Les Carnets de CoraH (Épisode 69) (09/12/2018)
Épisode 69 : Marc JURT en rêvant : Passion captive
Dans le carré blanc, une passion captive. S’agit-il d’une scène de torture, d’un sacrifice ou d’une offrande ? Le cancer est une torture, le désir sexuel un sacrifice et le corps une offrande : les trois jouets de la destinée qui ne dépendent pas de nous. Alors il nous reste l’esprit : croquer, esquisser, calquer, graver, tracer, mêler le sucre à la gouache, ajouter un peu de douceur, changer l’inertie des choses. Le geste se veut doux envers soi, il sera peut-être salvateur comme le grain de sable qui enraye le processus inéluctable, comme un espoir fou qui nique la mort.
L’être non censuré, qui figure dans l’incruste, est emballé dans un linceul et ficelé de toutes parts — sans doute déshumanisé. Il gît en équilibre sur le flanc obscur d’un mont sans croix ni arbre. Cette même forme arrondie comme un mamelon, gravée 8 ans plus tôt dans Fiançailles, irradiait d’une lumière étincelante ; à son point culminant dansait le couple de sapins d’une minuscule forêt. Les points de contact sont devenus les lieux du martyre, ils annoncent une mort imminente. L’ombre se propage, et gagne peu à peu les versants des deux mondes. Le corps n’est plus qu’une enveloppe poste restante.
Sur la grande plaque, le corps est radiographié. Le regard pénètre la matière pour obtenir un cliché révélant certain contraste dû à la densité de la matière, quelques courbes fantomatiques. On y voit un étranglement d’organes, un manque d’inspiration, une suffocation peut-être, des os cassés épars formant une paire de colonne vertébrale, l’une féminine, l’autre s’appuyant sur un tuteur, un bambou, son double greffé. Autour du sac d’os, une masse opaque avec des taches indiscernables, comme des feuilles séchées enroulées.
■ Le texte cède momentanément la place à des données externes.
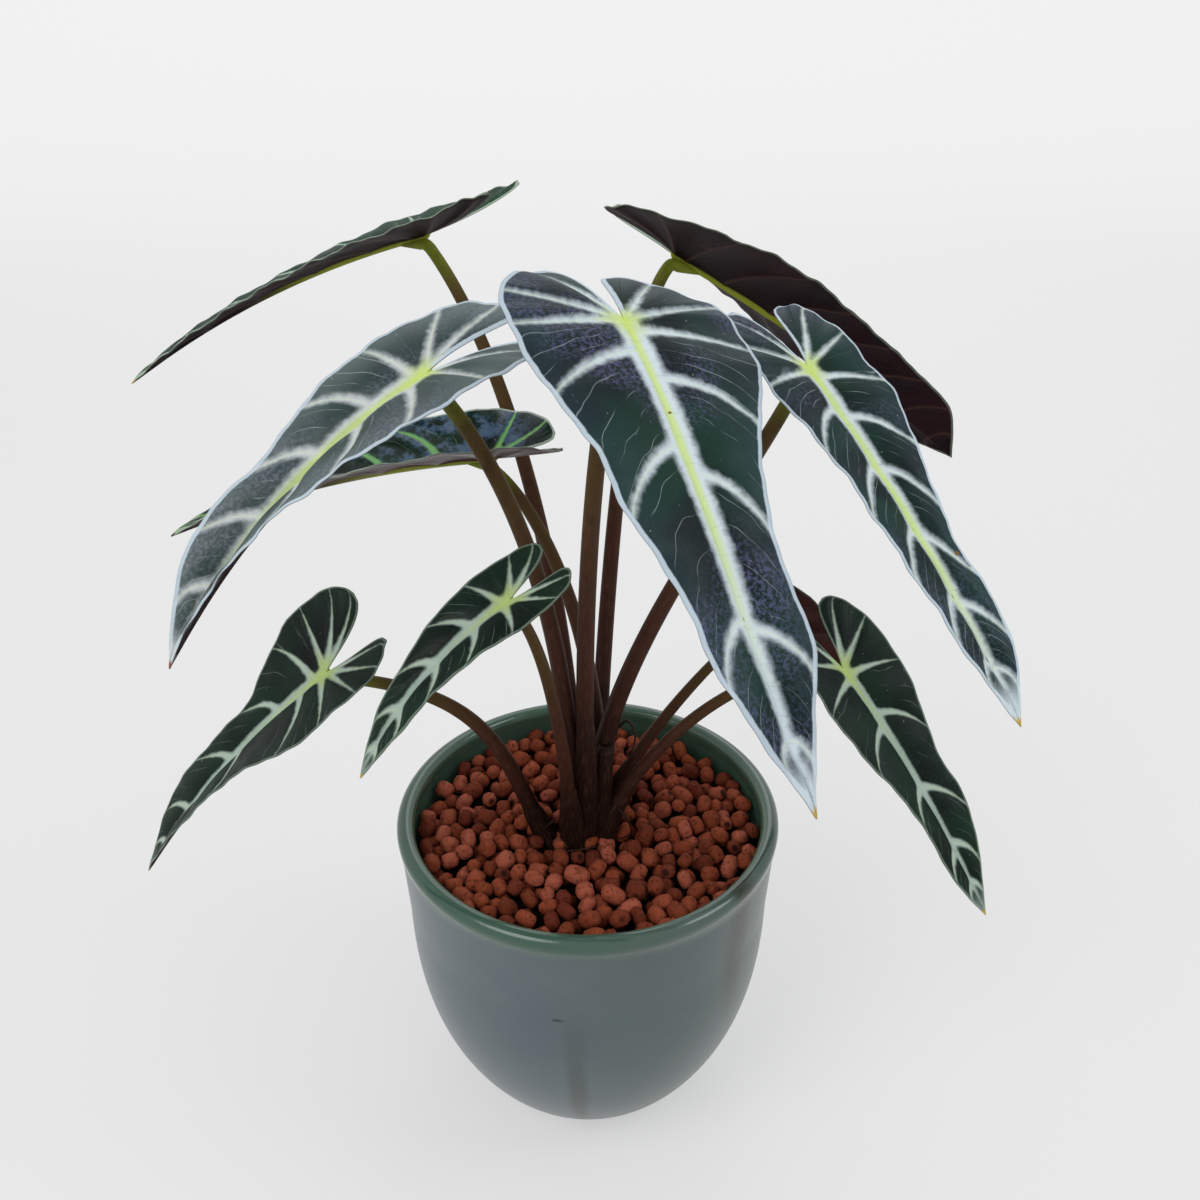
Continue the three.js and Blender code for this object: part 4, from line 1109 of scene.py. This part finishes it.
    grid = x.size
    faces = [
        grid_faces(len(rows), BLADE_COLUMNS),
        grid_faces(len(rows), BLADE_COLUMNS, grid)[:, ::-1],
    ]
    for rim in (np.arange(1, len(rows) + 1) * BLADE_COLUMNS - 1, np.arange(BLADE_COLUMNS)):
        faces.append(np.stack([rim[:-1], rim[:-1] + grid, rim[1:] + grid, rim[1:]], axis=1))
    faces = np.concatenate(faces)
    if side > 0:
        faces = faces[:, ::-1]
    flat = np.stack([x * MM, side * y * MM, 0 * x], axis=-1)
    values = {
        "rib": np.tile(np.stack([band, centre, edge], axis=-1).reshape(-1, 3), (2, 1)),
        "net": np.tile(np.stack([between, gap, share], axis=-1).reshape(-1, 3), (2, 1)),
        "flat": np.concatenate([flat.reshape(-1, 3), (flat + [0, 0, 1]).reshape(-1, 3)]),
    }
    return np.concatenate([top.reshape(-1, 3), under.reshape(-1, 3)]), faces, values


SEED_STEP = 0.37
MOTTLE = (0.35, 0.65)
SPECK_COLOUR = srgb(112, 84, 44)
DUST_COLOUR = srgb(196, 200, 196)


def leaf_skin(name, look, length, seed):
    """The blade's surface: layers of colour, each laid over the last by its own strength.

    The top has a dark mottled ground and a tint towards the margin, with painted sheen and reflections
    over them: flecked patches, and the outer tint flecked towards the tip.
    Over those lie the pale bands along the ribs, the green line of the midrib, a thin line on each
    rib, fine veins between them, the pale margin, dry specks, dust and the dry tip. The underside
    has a dark ground with its own veins. The seed moves the random patterns from leaf to leaf.
    """
    material, tree, shader = new_material(name)
    band, centre, edge = parts(stored(tree, "rib"))
    between, gap, share = parts(stored(tree, "net"))
    x, y, under = parts(stored(tree, "flat"))
    flat = add_node(tree, "ShaderNodeCombineXYZ", None, {0: x, 1: y, 2: SEED_STEP * seed})
    under = step(under, 0.4, 0.6)
    off_midrib = abs(y) * 1000.0
    off_joint = off_midrib + abs(x) * 1000.0
    forward = x / (length * MM)
    cloud = noise(flat, 42.0)
    ragged = noise(flat, 420.0, 3.0, 0.6) - 0.5
    fleck = step(noise(flat, look.fleck, 4.0, 0.7), 0.44, 0.6)

    top = mix(step(cloud, *MOTTLE), look.dark, look.middle)
    top = mix(step(share, 0.35, 1.0), top, look.outer, look.outer_amount)
    # Painted sheen and reflections: flecked patches of the patch colour, and the outer tint flecked
    # towards the tip.
    sheen_patches = step(noise(flat, 26.0, 2.0), 0.46, 0.62) * fleck
    top = mix(sheen_patches, top, look.patch, look.patch_amount)
    top = mix(step(forward, look.frost_start, 1.0) * fleck, top, look.outer, look.frost)
    pale = step(band + ragged * look.ragged, look.feather, -look.feather)
    pale_colour = mix(step(off_joint, 12.0, 2.0), look.pale, look.core_colour, 0.8)
    top = mix(pale, top, pale_colour, look.pale_amount)
    green_core = step(off_midrib, look.core * 1.4, look.core * 0.3)
    green_core = green_core * step(forward, look.core_end, look.core_end - 0.5)
    green_core = green_core * step(forward, -0.02, 0.0)
    top = mix(green_core, top, look.core_colour, look.core_amount)
    line = step(centre, 0.35, 0.12) * step(band, 0.2, -0.1)
    top = mix(line, top, look.core_colour, look.line_amount)

    spacing = gap / look.hairs
    bent = between * look.hairs + (noise(flat, 60.0, 2.0) - 0.5) * 1.3
    hair = step(abs(calc("FRACT", bent) - 0.5) * spacing, 0.22, 0.04) * step(spacing, 1.2, 2.6)
    top_hair = hair * step(share, look.hair_start, look.hair_start + 0.25)
    top_hair = top_hair * step(noise(flat, 95.0, 2.0), 0.38, 0.6) * step(forward, -0.04, 0.08)
    top = mix(top_hair, top, look.pale, look.hair_amount)
    rim = step(edge + ragged * 0.5, look.margin * 1.2, look.margin * 0.8)
    rim = rim * step(off_joint, 2.0, 6.0)
    top = mix(rim, top, look.margin_colour, look.margin_amount)
    for speck_x, speck_y, size in look.specks:
        away = from_spot(flat, (speck_x * MM, speck_y * MM, SEED_STEP * seed)) + ragged * MM
        top = mix(step(away, size * MM, 0.6 * size * MM), top, SPECK_COLOUR)
    top = mix(step(noise(flat, 1100.0, 1.0), 0.76, 0.8), top, DUST_COLOUR, 0.5)
    top = mix(step(forward, 0.88, 0.96), top, look.pale, look.tip_pale)
    top = mix(step(forward + ragged * 0.02, 0.972, 0.988), top, look.tip_colour)

    below = mix(step(cloud, *MOTTLE), look.under_dark, look.under_middle)
    below = mix(hair, below, look.under_line, 0.35)
    below = mix(step(centre, 0.9, 0.3), below, look.under_line, 0.7)
    vein = step(off_midrib, 1.9, 1.2) * step(forward, 0.6, 0.25)
    below = mix(vein, below, look.under_midrib)
    below = mix(rim, below, look.margin_colour, 0.2)
    fill(shader, {
        "Base Color": mix(under, top, below),
        "Roughness": cloud * 0.12 + look.rough + under * 0.12,
        "Specular IOR Level": look.specular,
        "Coat Weight": look.coat,
        "Coat Roughness": 0.25,
        "Normal": bump(noise(flat, 2400.0, 2.0) * 0.3 + hair * 0.9, 0.45, 0.0003),
    })
    return material


# A look says how one kind of leaf is veined, shaped and coloured, in millimetres. rib_width and
# midrib_width are the pale bands' half-widths at their start; _taper is how fast they narrow, _end
# what is left, rib_reach the share of the way out that a rib's band runs, and rib_small its share
# of the width in the lobes and at the tip. bulge, sink and wave say how strongly the blade bulges
# between ribs, sinks at them and waves. ragged and feather roughen and soften the bands' edges.
# core is the half-width of the midrib's green line, which ends at core_end of the length. hairs is
# how many fine veins lie between two ribs, from hair_start of the way out. margin is the width of
# the pale edge. Each speck has a place along and across, and a size. fleck is in waves a metre, an
# _amount is a strength from 0 to 1, and the rest are colours and finish.
# The patch colour, and the flecked outer tint towards the tip, are painted sheen and reflections.
SILVER = dict(
    rib_width=1.6, rib_end=0.1, rib_reach=1.03, rib_taper=0.8, rib_small=0.75,
    midrib_width=3.6, midrib_end=0.3, midrib_taper=0.55,
    bulge=1.4, sink=1.0, wave=0.5, wave_length=21, wave_start=1.0,
    dark=srgb(4, 18, 18), middle=srgb(14, 44, 35), outer=srgb(52, 70, 82), outer_amount=0.25,
    patch=srgb(94, 92, 132), patch_amount=0.5, frost=0.35, frost_start=0.3, fleck=800.0,
    pale=srgb(196, 208, 214), pale_amount=0.92, ragged=2.0, feather=1.3,
    core=1.4, core_end=0.85, core_colour=srgb(184, 204, 104), core_amount=0.75, line_amount=0.2,
    hairs=4.2, hair_start=0.15, hair_amount=0.28,
    margin=1.2, margin_colour=srgb(178, 192, 202), margin_amount=0.9,
    tip_pale=0.75, tip_colour=srgb(190, 158, 70), specks=[(31, 0.4, 0.5)],
    rough=0.4, specular=0.1, coat=0.04,
    under_dark=srgb(16, 6, 9), under_middle=srgb(32, 12, 17), under_line=srgb(58, 36, 30),
    under_midrib=srgb(128, 136, 44),
)
DARK = SILVER | dict(
    rib_width=1.5, rib_end=0.0, rib_reach=0.9, rib_taper=0.9, rib_small=0.9,
    midrib_width=1.9, midrib_end=0.25, midrib_taper=0.9, bulge=1.1, wave=0.35,
    dark=srgb(4, 13, 10), middle=srgb(14, 36, 24), outer=srgb(30, 52, 38), outer_amount=0.25,
    patch=srgb(34, 48, 48), patch_amount=0.4, frost=0.1, pale=srgb(164, 182, 170), ragged=0.9,
    feather=0.6, core=0.9, core_end=0.45, core_colour=srgb(172, 192, 108),
    hairs=3.4, hair_start=0.3, hair_amount=0.2,
    margin=0.6, margin_colour=srgb(120, 136, 120), margin_amount=0.6, tip_pale=0.3, specks=[],
)
GREEN = SILVER | dict(
    rib_width=1.3, midrib_width=2.0, dark=srgb(8, 28, 20), middle=srgb(18, 50, 34),
    outer=srgb(58, 84, 68), patch=srgb(60, 90, 70), pale=srgb(170, 188, 176), ragged=1.2,
    feather=0.5, core_colour=srgb(150, 176, 70), margin=0.8, margin_colour=srgb(180, 196, 176),
    margin_amount=0.6, tip_pale=0.2, specks=[], specular=0.06, coat=0.0,
)
# Leaf 6: its blue-grey patches, in large flecks, are painted reflections.
GLOSSY = GREEN | dict(
    rough=0.2, specular=0.2, coat=0.15, bulge=1.8, tip_colour=srgb(58, 36, 28),
    dark=srgb(2, 12, 8), middle=srgb(6, 34, 18), outer=srgb(20, 48, 40),
    patch=srgb(96, 122, 156), patch_amount=0.45, fleck=110.0, pale=srgb(104, 160, 96),
    under_dark=srgb(40, 14, 22), under_middle=srgb(58, 24, 34),
)
# Leaf 2: a lighter, greyer ground and outer tint, partly its own colour and partly painted sheen.
SHEEN_WASHED = SILVER | dict(
    dark=srgb(20, 40, 40), middle=srgb(42, 64, 60), outer=srgb(112, 124, 124), outer_amount=0.35,
    patch=srgb(120, 124, 150), patch_amount=0.35, frost=0.3, pale=srgb(192, 198, 200), hairs=3.4,
    core=2.0, rib_width=1.8, midrib_width=3.2, specular=0.25, hair_amount=0.4,
    tip_colour=srgb(136, 80, 54), specks=[],
)
NARROW = SILVER | dict(
    rib_width=1.3, midrib_width=2.6, margin=0.7, core=1.5, core_end=0.98, ragged=1.5, feather=1.0,
    patch_amount=0.3, specks=[(72, 7.6, 0.9)],
)
REDDISH = DARK | dict(under_dark=srgb(44, 16, 14), under_middle=srgb(74, 28, 22))
LOOKS = [GREEN, SHEEN_WASHED, SILVER, NARROW, GREEN, GLOSSY, DARK, DARK, DARK, REDDISH]
LOOKS = [SimpleNamespace(**look) for look in LOOKS]

for number, (leaf, look) in enumerate(zip(LEAVES, LOOKS), start=1):
    left_vertices, left_faces, left_values = blade_half(leaf, look, 1)
    right_vertices, right_faces, right_values = blade_half(leaf, look, -1)
    blade = new_piece(
        f"leaf_blade_{number}",
        np.concatenate([left_vertices, right_vertices]),
        np.concatenate([left_faces, right_faces + len(left_vertices)]),
        leaf_skin(f"leaf_{number}", look, leaf.length, number),
        {label: np.concatenate([left_values[label], right_values[label]]) for label in left_values},
    )
    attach(blade, "root")
    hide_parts(f"blade_{number}")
C’est ainsi que la passion de l’artiste s’est révélée dans la maladie et dans son corps souffrant le martyr. Elle nous touche de manière singulière, chacun y voyant les traces de sa propre passion.
Au début des années 90, Marc JURT luttait pour la deuxième fois contre le cancer. Après des séances de chimio, il connut une période de rémission et d’intense créativité.
Marc JURT.Passion captive, 1990. Aquatinte au sucre et eau-forte en blanc et noir sur deux plaques 14,8 x 20 et 43,5 x 39,5 cm. Catalogue raisonnéno205.
Note de Marc JURT sur une série d’estampes dont Passion captive: « Gravures s’appuyant sur le geste, la trace du pinceau et leur mise en rapport avec des éléments travaillés au trait. Juxtaposition de plaques, couleurs alliées aux divers papiers appliqués. Dialogues, rencontres ». Catalogue raisonné, p. 51.
Marc JURT. Fiançailles, 1982. Pointe-sèche et aquatinte en noir et bleu ; 39,7 x 29, 5 cm. Catalogue raisonné, no120.
NOTE de Marc JURT à propos de Fiançailles: « Vie et liberté du trait gravé, réalisé dans l’atelier de Genève ». Catalogue raisonné, p. 51.